So, I’ve been home now for two weeks. As both my employers are in the education sector, they had to close. When the state of emergency was called for Bavaria, it triggered something in me. For the first five days, I had nightmares. Not linked to the pandemic in an obvious way but I would wake up too scared to go back to sleep. Every time I watched the news, I cried. I am all for crying and releasing emotions but that was not “good crying”. It made me spiral into my fear and it did not feel good whatsoever. I didn’t want to talk to anyone about this as I didn’t want to pass on my fear. I knew and know that there is no reason to panic (well, there never is!). I was thinking about how fortunate I am and how so many people are bearing the brunt of this for all of us. And in addition to all of this I felt shame and guilt. Was I even entitled to feel anxious? Yes, my income has taken a hit but not only am I healthy, I am also sitting comfortably at home while others are putting their health at risk every day. People who have no money to feed their families. Lonely people suffering through this all by themselves. People suffering from other illnesses and dying. And so much more pain. Then I was thinking back to when it all started and I was judging the people who were panic buying, as like many people, I didn't think Germany would be hit so badly. I could go on... but I think you get the picture.

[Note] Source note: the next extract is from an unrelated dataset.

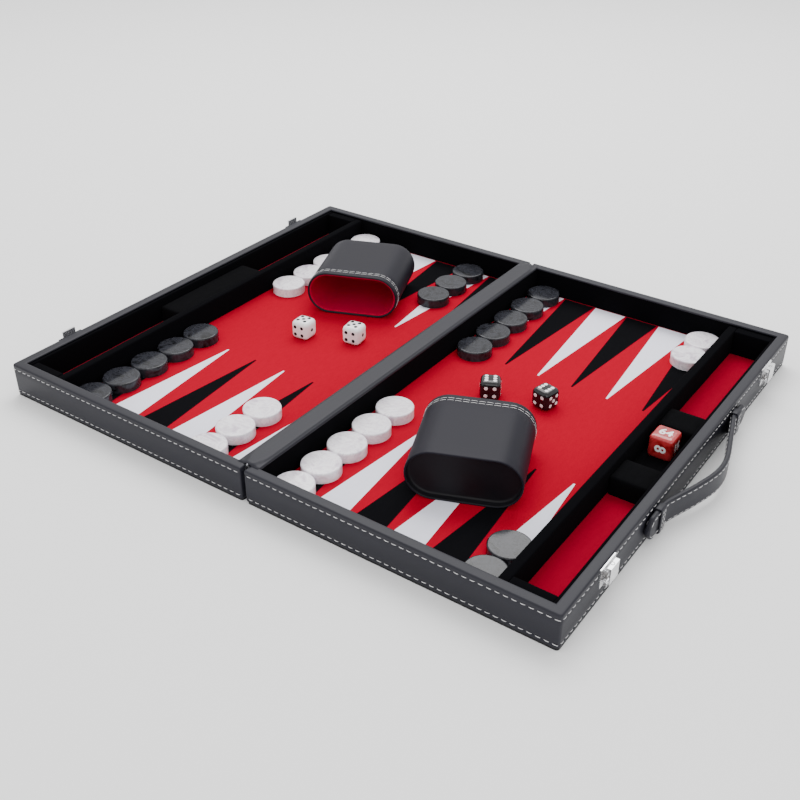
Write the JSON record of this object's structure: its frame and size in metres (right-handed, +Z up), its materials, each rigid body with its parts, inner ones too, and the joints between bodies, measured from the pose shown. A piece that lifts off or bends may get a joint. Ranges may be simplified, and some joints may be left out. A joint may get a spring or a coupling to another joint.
{
  "type": "backgammon case",
  "caption": "Folding attache-style backgammon case with felt playing fields, side troughs, two dice cups, dice, doubling cube and checkers.",
  "frame": {"origin": "centre of the opened case's bounding box, on the underside that rests on the table", "axes": "+X from the left half across the seam to the right half with the handle, +Y towards the back edge, +Z up out of the opened trays"},
  "size_m": [0.5814, 0.46, 0.0509],
  "materials": {
    "base_leatherette": "matte grained",
    "wood_board": "raw board",
    "wood_rail": "raw timber",
    "black_velvet": "short velvet nap",
    "block_velvet": "velvet over foam",
    "leatherette": "fine satin grain with off-white stitching",
    "white_felt": "smooth felt",
    "black_felt": "smooth felt",
    "red_felt": "short felt nap",
    "trough_red_felt": "short felt nap",
    "hinge_metal": "satin",
    "spring_steel": "drawn wire",
    "rivet_metal": "polished",
    "latch_chrome": "polished",
    "catch_leather": "satin grain",
    "handle_leather": "satin grain with stitched edges",
    "cup_leather": "smooth satin leather",
    "cup_felt": "felt",
    "ivory_plastic": "polished",
    "black_plastic": "polished",
    "red_pearl": "polished pearl marbling",
    "white_pearl": "polished pearl marbling",
    "black_pearl": "polished pearl marbling"
  },
  "bodies": {
    "right_tray": {"base_board_right": "wood_board", "base_cover_right": "base_leatherette", "black_points_right": "black_felt", "centre_rail_right": "wood_rail", "cube_well_block": "block_velvet", "divider_right": "black_velvet", "end_rail_right": "wood_rail", "handle_keepers": "handle_leather", "handle_strap": "handle_leather", "hinge_leaf_right": "hinge_metal", "hinge_pin": "hinge_metal", "hinge_strip_right": "leatherette", "inner_lining_right": "black_velvet", "latch_pins": "latch_chrome", "latch_plates": "latch_chrome", "latch_rivets": "rivet_metal", "latch_springs": "spring_steel", "leather_wrap_right": "leatherette", "playing_field_right": "red_felt", "side_rails_right": "wood_rail", "trough_felt_right": "trough_red_felt", "trough_frame_right": "black_velvet", "white_points_right": "white_felt"},
    "left_tray": {"base_board_left": "wood_board", "base_cover_left": "base_leatherette", "black_points_left": "black_felt", "catch_pads": "catch_leather", "catch_rivets": "rivet_metal", "catches": "latch_chrome", "centre_rail_left": "wood_rail", "divider_left": "black_velvet", "end_rail_left": "wood_rail", "hinge_leaf_left": "hinge_metal", "hinge_strip_left": "leatherette", "inner_lining_left": "black_velvet", "leather_wrap_left": "leatherette", "playing_field_left": "red_felt", "side_rails_left": "wood_rail", "trough_block_left": "block_velvet", "trough_felt_left": "trough_red_felt", "trough_frame_left": "black_velvet", "white_points_left": "white_felt"},
    "latch_lever_front": {"latch_lever_front": "latch_chrome"},
    "latch_lever_back": {"latch_lever_back": "latch_chrome"},
    "cup_right": {"cup_shell_right": "cup_leather", "cup_lining_right": "cup_felt"},
    "cup_left": {"cup_shell_left": "cup_leather", "cup_lining_left": "cup_felt"},
    "die_white_near": {"die_white_near": "ivory_plastic"},
    "die_white_far": {"die_white_far": "ivory_plastic"},
    "die_black_near": {"die_black_near": "black_plastic"},
    "die_black_far": {"die_black_far": "black_plastic"},
    "doubling_cube": {"doubling_cube": "red_pearl"},
    "checkers_white_a": {"checkers_white_a": "white_pearl"},
    "checkers_black_a": {"checkers_black_a": "black_pearl"},
    "checkers_white_b": {"checkers_white_b": "white_pearl"},
    "checkers_black_b": {"checkers_black_b": "black_pearl"},
    "checkers_black_c": {"checkers_black_c": "black_pearl"},
    "checkers_white_c": {"checkers_white_c": "white_pearl"},
    "checkers_white_d": {"checkers_white_d": "white_pearl"},
    "checkers_black_d": {"checkers_black_d": "black_pearl"}
  },
  "joints": [
    {"name": "fold", "type": "hinge", "parent": "right_tray", "child": "left_tray", "pos_m": [-0.01038, 0, 0.03225], "axis": [0, 1, 0], "range_deg": [0, 180]},
    {"name": "latch_front_pivot", "type": "hinge", "parent": "right_tray", "child": "latch_lever_front", "pos_m": [0.26982, -0.163, 0.0176], "axis": [0, 1, 0], "range_deg": [0, 22], "stiffness_Nm_per_rad": 0.02},
    {"name": "latch_back_pivot", "type": "hinge", "parent": "right_tray", "child": "latch_lever_back", "pos_m": [0.26982, 0.163, 0.0176], "axis": [0, 1, 0], "range_deg": [0, 22], "stiffness_Nm_per_rad": 0.02},
    {"name": "cup_right_lift", "type": "slide", "parent": "right_tray", "child": "cup_right", "axis": [0, 0, -1], "range_m": [-0.045, 0]},
    {"name": "cup_left_lift", "type": "slide", "parent": "left_tray", "child": "cup_left", "axis": [0, 0, -1], "range_m": [-0.045, 0]},
    {"name": "die_white_near_lift", "type": "slide", "parent": "left_tray", "child": "die_white_near", "axis": [0, 0, -1], "range_m": [-0.045, 0]},
    {"name": "die_white_far_lift", "type": "slide", "parent": "left_tray", "child": "die_white_far", "axis": [0, 0, -1], "range_m": [-0.045, 0]},
    {"name": "die_black_near_lift", "type": "slide", "parent": "right_tray", "child": "die_black_near", "axis": [0, 0, -1], "range_m": [-0.045, 0]},
    {"name": "die_black_far_lift", "type": "slide", "parent": "right_tray", "child": "die_black_far", "axis": [0, 0, -1], "range_m": [-0.045, 0]},
    {"name": "doubling_cube_lift", "type": "slide", "parent": "right_tray", "child": "doubling_cube", "axis": [0, 0, -1], "range_m": [-0.045, 0]},
    {"name": "checkers_white_a_lift", "type": "slide", "parent": "left_tray", "child": "checkers_white_a", "axis": [0, 0, -1], "range_m": [-0.045, 0]},
    {"name": "checkers_black_a_lift", "type": "slide", "parent": "left_tray", "child": "checkers_black_a", "axis": [0, 0, -1], "range_m": [-0.045, 0]},
    {"name": "checkers_white_b_lift", "type": "slide", "parent": "left_tray", "child": "checkers_white_b", "axis": [0, 0, -1], "range_m": [-0.045, 0]},
    {"name": "checkers_black_b_lift", "type": "slide", "parent": "left_tray", "child": "checkers_black_b", "axis": [0, 0, -1], "range_m": [-0.045, 0]},
    {"name": "checkers_black_c_lift", "type": "slide", "parent": "right_tray", "child": "checkers_black_c", "axis": [0, 0, -1], "range_m": [-0.045, 0]},
    {"name": "checkers_white_c_lift", "type": "slide", "parent": "right_tray", "child": "checkers_white_c", "axis": [0, 0, -1], "range_m": [-0.045, 0]},
    {"name": "checkers_white_d_lift", "type": "slide", "parent": "right_tray", "child": "checkers_white_d", "axis": [0, 0, -1], "range_m": [-0.045, 0]},
    {"name": "checkers_black_d_lift", "type": "slide", "parent": "right_tray", "child": "checkers_black_d", "axis": [0, 0, -1], "range_m": [-0.045, 0]}
  ]
}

Fortunately for me, I have learned enough over the years (#innerwork ;-)) to know how to manage my emotions as well having faith that everything passes eventually. I learned that pushing those uncomfortable feelings away, doesn’t work in the long run. I learned that I am strong enough to feel it all. The only way is through. And then as quickly as the anxiety had come, it went away. That doesn’t mean I am not taking this seriously. Cause it is serious. But my inner calm has been restored for now.
I read this on Elizabeth Gilbert’s Instagram account:
“Overreacting about people who are overreacting is just another form of overreacting.”
In her caption she explains how we have all experienced fear. And while we might not understand why certain things scare other people, we know what fear feels like.
I am telling you all of the above because one of the things I am (re-)learning through this experience is to not judge myself and others. And to show compassion instead – again for myself and others. We never know what somebody else is going through. We might not understand our own feelings. But they are what they are. Adding guilt and shame and harsh words is never going to help us through this. At the same time, that doesn’t mean we should dwell on our thoughts and feelings either. If we practise mindfulness, we can be aware of what is going on within us and others but we can do this from an observer’s perspective and with kindness and compassion.
Lastly, of course this doesn’t just apply to times of crisis but all the time. Maybe we can all come out of this with more understanding for each other and our own sufferings, whatever form they take.
I hope you are all keeping safe and that by the time I write next month’ blog entry, things will have already improved.